Your Instant mosaics are legendary. How were they born?
My work on mosaic art is from the end of the ‘80s, when I started researching on Avant Garde, Bauhaus, Danel Spoerri’s black and white mosaic on which he would use paint, Hockney and Lucas Samaras’ mosaic. I was also fascinated by a famous Talking Heads cover
Apart from this, I was also influenced by Braque and Picasso’s Cubism, so I started experimenting on their technique, but I wasn’t convinced.
From 1985 to 1986 I decided to work mostly on mosaics, making them in various sizes…when Alan Fidler, Polaroid’s engineer in Boston, showed me The Collector, the box/camera I now use for my portraits.
We worked on colors and started experimenting on portraits with The Collector. I was the first one to use it in that way.
My projects are also inspired by Boccioni’s Futurism, with its dynamic lines that go up and down, as in my portraits.
Portraits or architectures: which one do you prefer?
Portraits are fascinating because you are really in touch with a human being, while architecture shots are interesting because you can make something new out of an already existing object.
I love both of them, but if I had to choose, I would go for the portrait.
Which one of your works satisfied you the most?
I would definitely say “la Vucciria di Palermo”, from 1992: it has incredible colors!
We know you took pictures of really famous people, Johnny Depp, Robert De Niro, Lady Gaga…Do you have some funny memory to share with us?
Well, Lady Gaga kept on telling me “Call me Caca” and I told her “look, in Italian that’s not a good thing at all!” (caca=poo)…and then, when we finished shooting, she passionately kissed me! I wasn’t really happy, she’s definitely not my type!
Johnny Depp…well, he was so happy about his portrait, he went running to Des Bains in the Excelsior (Venice).
Then, something really nice happened with Rober de Niro: at the beginning he wasn’t so keen on having his portrait. I had to do it for Polaroid, which was the sponsor of the TriBeCa festival, which was founded by De Niro himself, among others. He thought the portrait would be ridiculous with that “plastic thing” (The Collector camera), but he posed in the end.
After we finished, he apologized and started crying, because in that portrait he saw his own fears and his resemblance with his mother and father. Two days later, he commissioned portraits for his entire family.
This is what portraits are about: you borrow someone’s soul for two minutes and then you give it back for eternity through a picture.
Yes, it was the first time and I loved it! At the beginning, I had to get used to idea of “shooting and then pressing the eject button” and I had to throw away a few shots. Once I got used to it, it was very easy and entertaining! I liked the lens, really…although it’s a plastic lens, it’s amazing! The fact that you can adapt the aperture was really useful, especially in Puglia, where we had a lot of sun. The result is an amazing color! I will surely use it again!

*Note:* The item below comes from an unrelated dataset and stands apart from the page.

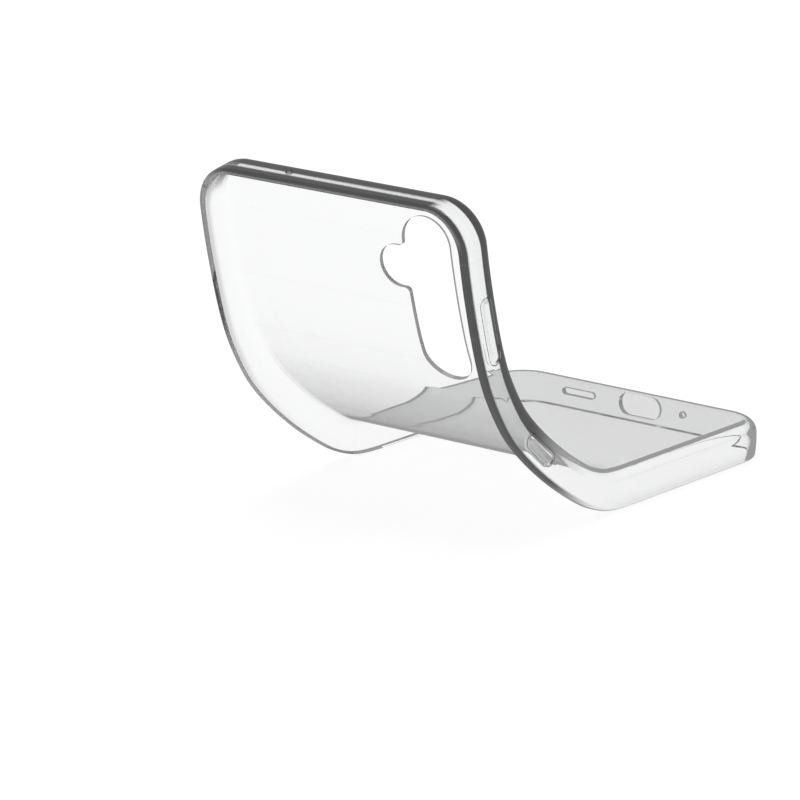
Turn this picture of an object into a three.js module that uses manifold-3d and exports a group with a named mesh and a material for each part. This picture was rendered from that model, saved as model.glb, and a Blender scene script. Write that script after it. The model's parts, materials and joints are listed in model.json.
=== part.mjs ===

What kind of project did you work on for Lomography?
At the moment, I’m working with Arianna Grimoldi, a famous model. I was in Puglia and I had this weird camera with me to test…so I decided to use it. It took me about an hour to work it out, but then I started shooting. The result is a “summer shot” of a woman with a mask, with no identity, almost animal-like…some sort of Paolina Bonaparte of nowadays. An image for summer covers.
Any upcoming projects, exhibitions, workshops?
Apart from my work with Arianna Grimoldi, I’ve got a perfomance scheduled at Columbus University in New York on June 14th, an exhibition from July 18th at the Dillon Gallery, in NYC, and an “instant project” in Paris.
Obviously, there are often commissioned portraits.
What advice would you give to our instant-lover community?
Always try and find meaning in your shots: shallow pictures don’t bring you anywhere. Again as Calvino said about “the robust bread slice” In this case, the bread slice is the study, the understanding of artists and culture of the past and the present in order to create your own and personal interpretation. I think that sometimes, those who have Lomo cameras can be a bit superficial with their cameras.
At a time when it’s so easy and common to take pictures at everything, I think those “poor” but fascinating objects, such as Lomography or Polaroid cameras, are so much better than digital cameras. I bet no one would be able, with a digital camera, to take a picture like the one I made for you with the Diana F+.
I’m convinced that your community members want to experiment and work on a personal research: that is, I think, the best way to find their own path.